Usually, Little Friends rehome puppies via a partner rescue in the Netherlands, where the stray/unwanted dog problem is almost zero, but apparently the Dutch don't care much for hounds, so they advertised Theo and his brother and sister for homes in the UK , via the Facebook group Friends of the Greek Harehound (Hellenic Hound). That is mostly occupied by people who have adopted hounds from Greece, whether as pups or as older street dogs. I had already asked questions about the harehound type there, and was pleased to hear that they like a good run, are clever but somewhat independent and obstinate, and very sleepy in the house. So far, this is just what Theo is like, but we will see as he grows up!
I get the impression that Greek Harehounds are worked rather like lurchers are here in the UK, except that they are scenthounds rather than sighthounds. They hunt in small groups — two or three together, rather than as a pack — and are known for their speed. People keep telling me that Theo looks a bit like a foxhound, a beagle, a basset and a bloodhound. It will be interesting to see how he grows up. Harehounds are supposed to be around 20kg: if Theo is that size, he will be about the same weight as Rosie, but much less leggy. He has a very long back at the moment, and fairly short legs.

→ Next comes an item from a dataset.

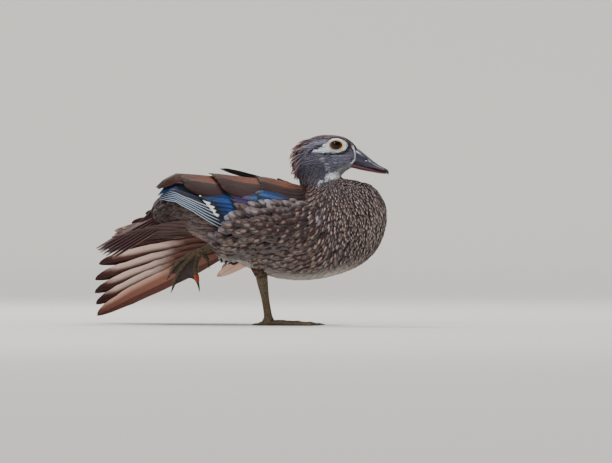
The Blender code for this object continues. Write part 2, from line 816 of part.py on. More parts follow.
def left_tertials():
    """Inner feathers of the stretched wing, that show above the back."""
    start, end = LEFT_TERTIAL_ROOTS
    core = tube([start, (start + end) / 2, end], [2.2] * 3, [1.6] * 3, sides=8)
    vanes = []
    for i in range(5):
        f = i / 4
        root = start + (end - start) * (0.06 + 0.88 * f)
        vanes.append(free_vane(root, (-1, 0.06, 0.20 - 0.06 * f), (0.2, 0.35, 0.93), 74 - 4 * f, 20, 0.5, roll=-9))
    return core, vanes


def tail_frame(pitch):
    """Along the tail, across it and up from it, for its pitch in degrees and its roll."""
    turn, tilt = math.radians(pitch), math.radians(TAIL_ROLL)
    along = np.array([-math.cos(turn), 0, -math.sin(turn)])
    rise = np.array([-math.sin(turn), 0, math.cos(turn)])
    side = np.array([0, math.cos(tilt), 0]) + rise * math.sin(tilt)
    return along, side, unit(rise - side * (rise @ side))


def tail_fan():
    """Tail feathers in a roof, the middle pair on top."""
    along, side, up = tail_frame(TAIL_PITCH)
    root = TAIL_ROOT + along * 12
    core = tube([root - along * 2, root + along * 12, root + along * 27], [9, 8.5, 7], [7.4, 7.2, 6.6],
                up=up, sides=12)
    vanes = []
    for k in range(-TAIL_PAIRS, TAIL_PAIRS):
        out = abs(k + 0.5) / TAIL_PAIRS
        spread = math.radians(TAIL_HALF_SPREAD) * (k + 0.5) / TAIL_PAIRS
        drop = math.radians(TAIL_DROP) * out
        way = along * math.cos(spread) * math.cos(drop) + side * math.sin(spread) - up * math.sin(drop)
        stack = 2 * abs(k + 0.5) + (0 if k < 0 else 1) - 1
        start = root + side * (k + 0.5) * 0.9 - up * (TAIL_STACK * (stack - TAIL_PAIRS + 0.5))
        vanes.append(free_vane(start, way, up, TAIL_LENGTH - 12 - 11 * out**2, 17, 0.5, droop=2, crown=0.008))
    return core, vanes


def tail_tufts(root, pitch, length, side):
    """Long soft coverts in two tiers over or under the tail's roots, the middle one outermost."""
    along, across, up = tail_frame(pitch)
    up = up * side
    root = np.array(root)
    pad = tube([root - along * 9, root, root + along * 12], [11, 10.5, 8], [3.4, 3.4, 2.8], up=up, sides=10)
    tufts = []
    for k in range(-2, 3):
        f = k / 2
        stack = 2 * abs(k) - (k > 0)
        start = root + along * 5 + across * f * 8 + up * (1.9 - 1.05 * stack)
        way = along + across * f * 0.13
        tufts.append(free_vane(start, way, up, length - 7 * abs(f), 13, 0.5, droop=1.0, crown=0.008))
    return pad, tufts


def make_tail(torso):
    near = grown(torso)
    core, vanes = tail_fan()
    tail = union(core, vanes)
    cut(tail, near)
    finish(tail, "tail_feathers", "flight")
    for name, form in TAIL_COVERTS.items():
        pad, tufts = tail_tufts(**form)
        made = union(pad, tufts)
        cut(made, near)
        cut_by(made, tail)
        finish(made, "tail_coverts_" + name, "flank")
    bpy.data.objects.remove(near)


def toe(path, widths, heights):
    """A toe that lies on the floor, flat beneath, along a path of x and y."""
    path = np.column_stack([np.asarray(path, float), 0.8 * np.asarray(heights, float)])
    return tube(path, widths, heights, sides=8, flat=0.2)


def web(first, second, thickness, sag, up, columns=3):
    """Skin between two toes, each a path of the same count of points, its free edge hollow."""
    first, second = np.asarray(first, float), np.asarray(second, float)
    u = np.linspace(0.04, 0.96, columns)[None, :, None]
    s = np.linspace(0, 1, len(first))[:, None, None]
    sheet = first[:, None] * (1 - u) + second[:, None] * u
    back = unit((first[0] + second[0]) - (first[-1] + second[-1]))
    sheet = sheet + back * sag * s**2 * 4 * u * (1 - u)
    half = np.asarray(up, float) * thickness / 2
    top, low = sheet + half, sheet - half
    return loft(np.concatenate([top, low[:, ::-1]], axis=1))


def claw(base, way, length, radius, curl, up):
    """A claw that narrows and curls away from up."""
    way, up = unit(way), np.asarray(up, float)
    s = np.array([0, 0.35, 0.7, 1.0])
    path = base + way * length * s[:, None] - up * curl * (s**2)[:, None]
    return tube(path, radius * np.array([1, 0.85, 0.55, 0.2]), radius * np.array([1, 0.85, 0.55, 0.2]),
                up=up, sides=6)


TOES = {
    "inner": (27, 38),
    "middle": (1, 47),
    "outer": (-23, 44),
}


def make_right_leg(torso):
    """The standing leg, its foot flat on the floor."""
    hock, ankle = np.array(HOCK), np.array([0, -FOOT_FROM_MIDLINE, 0.0])
    shank = tube([hock + (-4, -12, 20), hock + (-2, -5, 9), hock + (0, 0, 0)], [13, 9.5, 6], [11, 8, 5.5],
                 up=(1, 0, 0), steps=7)
    cut_by(shank, torso)
    foot = right_foot(ankle)
    low = ankle + (0, 0, 5)
    tarsus = tube([hock + (-0.5, -1.0, 3), hock + (0, 0.5, -3), hock * 0.5 + low * 0.5, low + (-0.6, 0, 6), low],
                  [4.2, 4.6, 2.9, 3.0, 3.4], [5.2, 5.4, 3.7, 3.8, 4.4], up=(1, 0, 0), steps=9)
    for item in (shank, foot, torso):
        cut_by(tarsus, item)
    finish(shank, "leg_right_shank", "flank")
    finish(tarsus, "leg_right_tarsus", "skin")
    finish(foot, "foot_right", "skin")


def right_foot(ankle):
    pad = tube([ankle + (0, 0, 0.0), ankle + (0, 0, 3), ankle + (0, 0, 7), ankle + (0, 0, 8.5)],
               [5.2, 5.6, 4.2, 3.0], [6.2, 6.4, 4.6, 3.4], up=(1, 0, 0), sides=10)
    pieces = []
    paths = {}
    for name, (angle, length) in TOES.items():
        way = np.array([math.cos(math.radians(angle)), math.sin(math.radians(angle))])
        s = np.array([0.0, 0.25, 0.5, 0.78, 1.0])
        path = ankle[:2] + way * length * s[:, None]
        pieces.append(toe(path, [3.2, 2.8, 2.6, 2.2, 1.3], [3.4, 2.8, 2.5, 2.1, 1.2]))
        paths[name] = np.column_stack([path, np.full(len(s), 0.95)])
        end = np.array([*path[-1], 1.4])
        nail = claw(end + np.array([*way, 0]) * GAP, (*way, 0), 6, 1.2, 0.6, (0, 0, 1))
        finish(nail, "claw_right_" + name, "claw")
    for a, b in (("inner", "middle"), ("middle", "outer")):
        pieces.append(web(paths[a][1:], paths[b][1:], 0.8, 7, (0, 0, 1)))
    way = np.array([math.cos(math.radians(HIND_TOE[0])), math.sin(math.radians(HIND_TOE[0]))])
    path = ankle[:2] + way * np.array([[3], [7], [HIND_TOE[1]]])
    pieces.append(toe(path, [2.0, 1.8, 1.1], [2.6, 2.0, 1.1]))
    nail = claw(np.array([*path[-1], 1.4]) + np.array([*way, 0]) * GAP, (*way, 0), 4.5, 1.0, 0.5, (0, 0, 1))
    finish(nail, "claw_right_hind", "claw")
    return union(pad, pieces)


def make_left_leg(torso):
    """The stretched leg: its foot hangs behind, half closed."""
    hock, base = np.array(LEFT_HOCK), np.array(LEFT_TOE_BASE)
    shank = tube([hock + (30, -16, 4), hock + (14, -8, 3), hock], [13, 9.5, 5.5], [13, 9, 5.5], steps=7)
    cut_by(shank, torso)
    tarsus = tube([hock + (4, -2, 1), hock, (hock + base) / 2, base], [4.2, 4.4, 2.8, 3.0], [5.0, 5.2, 3.6, 3.4],
                  steps=8)
    cut_by(tarsus, shank)
    knuckle = ellipsoid(base + unit(base - hock) * 2.5, (4.6, 4.6, 4.2), 12, 8)
    pieces, paths = [], {}
    palm = unit(np.array([0.55, -0.75, 0.25]))
    for name, tip in LEFT_TOE_TIPS.items():
        tip = np.array(tip)
        s = np.array([0.0, 0.25, 0.5, 0.75, 1.0])[:, None]
        path = base + (tip - base) * s + LEFT_TOE_ARCH * 4 * s * (1 - s)
        pieces.append(tube(path, [3.0, 2.6, 2.4, 2.1, 1.2], [3.0, 2.6, 2.3, 2.0, 1.1], up=palm, sides=8))
        paths[name] = path
        way = unit(path[-1] - path[-2])
        nail = claw(path[-1] + way * GAP, way, 6, 1.1, 1.2, palm)
        finish(nail, "claw_left_" + name, "claw")
    for a, b in (("inner", "middle"), ("middle", "outer")):
        pieces.append(web(paths[a][1:], paths[b][1:], 0.8, 8, palm))
    start = base + np.array([2.0, 0, -4.0])
    path = np.array([start, start + (3.0, -1.0, -4.0), start + (4.0, -2.0, -8.0)])
    pieces.append(tube(path, [1.9, 1.7, 1.0], [1.9, 1.7, 1.0], up=palm, sides=8))
    way = unit(path[-1] - path[-2])
    nail = claw(path[-1] + way * GAP, way, 4.2, 0.9, 0.8, palm)
    finish(nail, "claw_left_hind", "claw")
    foot = union(knuckle, pieces)
    cut_by(tarsus, foot)
    finish(shank, "leg_left_shank", "flank")
    finish(tarsus, "leg_left_tarsus", "skin")
    finish(foot, "foot_left", "skin")


clear_scene()
DUCK = collection("wood_duck")
WORKSHOP = collection("workshop")
WORKSHOP.hide_render = True
STAND_POINT = bpy.data.objects.new("stand_point", None)
DUCK.objects.link(STAND_POINT)
STAND_POINT.location = (0, FOOT_FROM_MIDLINE * MM, 0)
body, throat, skull = make_body()
skull = make_head(skull)
make_bill(skull)
make_right_wing(body, throat)
make_left_wing(body)
make_tail(body)
make_right_leg(body)
make_left_leg(body)
finish(body, "torso", "flank")
finish(throat, "neck", "face")
for part in DUCK.objects:
    if part.type == "MESH":
        part.data.transform(Matrix.Scale(MM, 4))
for left_over in list(WORKSHOP.objects):
    bpy.data.objects.remove(left_over)
bpy.data.collections.remove(WORKSHOP)
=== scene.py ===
import math

import bmesh
import bpy
import numpy as np
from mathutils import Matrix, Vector
from mathutils.bvhtree import BVHTree
from mathutils.kdtree import KDTree


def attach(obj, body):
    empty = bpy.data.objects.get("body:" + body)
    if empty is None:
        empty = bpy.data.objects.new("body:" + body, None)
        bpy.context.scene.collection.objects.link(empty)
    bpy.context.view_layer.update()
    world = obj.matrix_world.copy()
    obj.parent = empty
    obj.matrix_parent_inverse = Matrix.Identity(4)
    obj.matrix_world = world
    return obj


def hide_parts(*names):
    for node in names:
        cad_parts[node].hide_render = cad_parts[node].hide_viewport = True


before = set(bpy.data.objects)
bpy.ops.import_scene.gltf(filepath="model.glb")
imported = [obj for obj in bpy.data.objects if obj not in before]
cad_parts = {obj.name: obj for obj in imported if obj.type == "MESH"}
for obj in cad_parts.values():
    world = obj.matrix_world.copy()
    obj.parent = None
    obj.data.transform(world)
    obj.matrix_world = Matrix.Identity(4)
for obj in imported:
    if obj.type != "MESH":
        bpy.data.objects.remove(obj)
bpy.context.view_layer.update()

# A wood duck hen stretching. Shapes are worked out in millimetres, with the body's midline at
# y = 0, and each finished mesh is moved to the frame and scaled to metres by to_mesh.
MM = 0.001
MIDLINE = np.array([0.0, 7.0, 0.0])
RNG = np.random.default_rng(71)

# Rows of the torso: x, centre height, half height, half width
TORSO = np.array([
    (-107, 104.4, 6, 6.5), (-104, 105, 11, 12.5), (-98, 106.4, 16, 17.5), (-86, 109, 20.6, 23),
    (-71, 107.2, 23.2, 28), (-54, 102.8, 27.8, 33.5), (-37, 97.2, 33.2, 38.5), (-20, 92, 37.9, 42.5),
    (-3, 88.5, 41.8, 45), (13, 85.6, 42.7, 47), (30, 83.8, 42.4, 48.5), (47, 87.5, 44.7, 48.5),
    (63, 92, 45.9, 47), (78, 94.2, 42.8, 43), (91, 96.9, 37.6, 36), (100.5, 98.6, 29, 28),
    (106, 100, 19, 19), (109, 101.5, 9, 10),
])
# Rows of the head: x, top, bottom, half width
HEAD = np.array([
    (23, 156, 146, 4), (25, 160.5, 142, 8), (30, 168, 136, 12.5), (37.5, 174, 131, 16),
    (46.5, 177.5, 128, 17.8), (56, 178.2, 130, 17.6), (65, 177.6, 136.5, 16.2),
    (71.6, 175.8, 142.8, 14.2), (77.5, 172, 146, 11), (82.5, 167.2, 148.4, 8),
])
# Rows of the neck: x, height, half length, half width
NECK = np.array([(56, 118, 24, 27), (52, 126, 22, 22.5), (49, 135, 20.5, 18.5), (47, 146, 20, 17)])
# How deep the coat lies over the skin on each of them
TORSO_COAT, HEAD_COAT, NECK_COAT = 2.2, 0.9, 1.4
# Side of the remesh's cells
VOXEL = 1.5

# The eyeballs, and the mounds round them
EYE = dict(x=63.1, z=167.7, radius=7.2, from_midline=10.0)
ORBIT = dict(from_midline=8.4, sizes=(12.0, 6.6, 8.8))

# The stretched wing's joints, and the ways that its top side and its feathers face
SHOULDER = np.array([45.0, 22.0, 104.0])
ELBOW = np.array([20.0, 72.0, 126.0])
WRIST = np.array([8.0, 108.0, 85.0])
FINGERTIP = np.array([-34.0, 128.0, 63.0])
WING_TOP = np.array([0.024, 0.763, 0.647])
WING_BACK = np.array([-0.9995, 0.0314, 0.0])
# Each primary's angle and length, from the innermost to the leading one
PRIMARIES = [
    (15, 110), (10.5, 117), (6, 125), (1, 133), (-4.5, 141),
    (-11, 147), (-17, 151), (-22, 152), (-26.5, 152), (-31, 153),
]


def rgb(colour):
    """An 8-bit colour as the linear numbers that shaders take."""
    return np.array([(c / 255) ** 2.2 for c in colour])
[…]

We have a similar problem with surplus sighthounds here, of course, to the greek harehounds. I could easily have adopted a lurcher from a UK rescue, even a puppy. There are plenty of them around. Though we don't really have 'street dogs' as such, we certainly have people who will happily breed 8 or 10 pups because they want one, then dump the rest in rescues, and even more people who will cheerfully buy a puppy on impulse and then find they don't have time for him once he's a year old, is big and needs lots of exercise.
But my Rosie is not very keen on other sighthounds (she seems to have decided now that the number of sighthounds required is 1, ie, her. I don't know why, because I had two lurchers when I adopted her and she loved them both. But that's definitely a thing.) I do like the houndy independent, likes a snooze, temperament a lot, so I was already tentatively looking at scenthounds: hence my presence in the Greek Harehound group. Years ago, I fostered dear old Darwin Coonhound, and he left me with a longing for a dog with a squishy face, long ears and an enthusiastic attitude...
I was keen to adopt a pup this time too. I've adopted and fostered a fair number of adult dogs, and they are all lovely, but my last puppy was when I was 4 years old! And since our livingroom carpet is currently severely knackered and needs replacing, this seemed like the ideal time to adopt a pup who would need house training and might chew things... Though, so far, his house training is going pretty well. He had already had the basics at his foster home in Greece, of course. They really did a stellar job. He walks nicely on the lead too.
Because Rosie and our cats are all a bit nervy and awkward, I very much wanted a pup that had lived with cats from a very young age, that had had really good socialisation from the start. Well-socialised young rescue pups do turn up in the UK fairly often, but if you add the 'had lived with cats' bit, that does make it a bit harder. Hence: Theo!